Room With a View - Collecting Shells At Lighthouse Hill

Copertina 9

Info

Anno di uscita:2005
Durata:40 min.
Etichetta:My Kingdom Music
Distribuzione:Masterpiece

Tracklist

  1. BREATHE THE WATER
  2. FRICTION
  3. SOMETIMES ANYWHERE
  4. PENITENCE
  5. AGAINST MY WILL
  6. TILL MORNING COMES
  7. COLLECTING SHELLS
  8. THE FARTHER SIDE OF HEAVEN
  9. REMEMBERING OUR GOODBYES

Line up

  • Francesco Grasso: vocals, guitars
  • Alessandro Mita: guitars
  • Gino Palombi: bass
  • Piero Arioni: drums

Voto medio utenti

Il ritorno dei Room With A View dopo lo splendido “First Year Departure” del 2002 e davvero un gran bel regalo di Natale anticipato. Cambiata mezza line-up, la band di Francesco Grasso ha operato dei cambiamenti anche al sound, il quale ha abbandonato la complessità cerebrale del debutto per pervenire ad una forma canzone più essenziale e diretta, dove in primo piano ci sono le emozioni e dove il primo obiettivo della band è proprio quello di trasmetterle. Questo “Collecting Shells At Lighthouse Hill” si pone come un vero e proprio catalizzatore di arte emozionale, dove l’urgenza di esprimersi è ammantata di classe, di nuances melodiche e malinconiche, di atmosfere nostalgiche, tipicamente della dark wave ottantiana.
Il tutto è enfatizzato dall’ottima prova vocale di Francesco, poetica, suadente, dolce, creatrice di splendidi contrasti con le chitarre talvolta dure di Alessandro Mita, come in “Sometimes Anywhere”.
Questo disco conquista ascolto dopo ascolto, cresce inesorabilmente, è come essere inghiottiti da un gorgo oscuro, ma di una oscurità mai minacciosa, anzi invitante, ammaliante.
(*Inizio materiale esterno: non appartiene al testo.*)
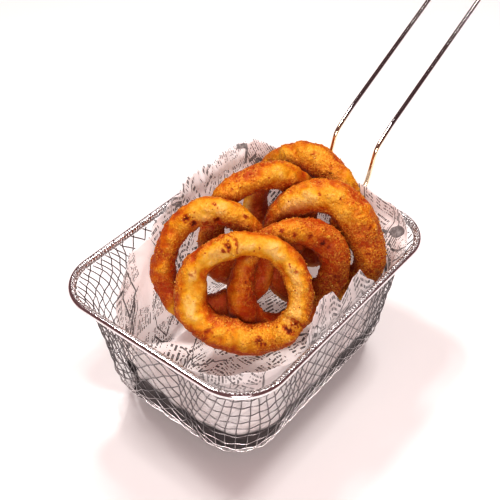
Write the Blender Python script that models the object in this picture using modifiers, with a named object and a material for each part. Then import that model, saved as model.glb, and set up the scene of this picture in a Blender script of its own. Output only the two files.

E non è un caso che la produzione sia stata affidata a Jens Bogren, già all’opera con Opeth e Katatonia.
Notevole il lavoro svolto sulle canzoni in fase di arrangiamento, un lavoro certosino che nulla lascia al caso, e che si traduce in una manciata di canzoni tutte attestate su un livello davvero eccelso, a partire dalla splendida opener “Breathe The Water”, passando per “Friction” di cui è presente anche il video (in una parte multimediale da urlo), fino ad arrivare ad uno dei punti più alti, quella “The Farther Side Of Heaven” disperata, gotica e decadente nel senso più puro del termine, dal testo sublime, dove l’impasse emozionale non permette di proferir parola e si resta a bocca aperta.
Il disco è anche attraversato da momenti in cui trovano spazio diversi strumenti a fiato, suonati da musicisti ospiti, che rimandano al debut album, e che trovano la loro dimensione ideale nella conclusiva “Remembering Our Goodbyes”, una song di raffinato swing jazzato.
Il disco si chiude con la ghost-track “The Longest Summer”, un pezzo più tirato rispetto ai precedenti, ma comunque ispirato come il resto del disco.
Rimarchevole anche l’artwork, suggello ad un disco che impressiona per la bellezza delle sue melodie, per il fascino con il quale sa conquistare l’ascoltatore, per le emozioni che sa regalare. Semplicemente stupendo.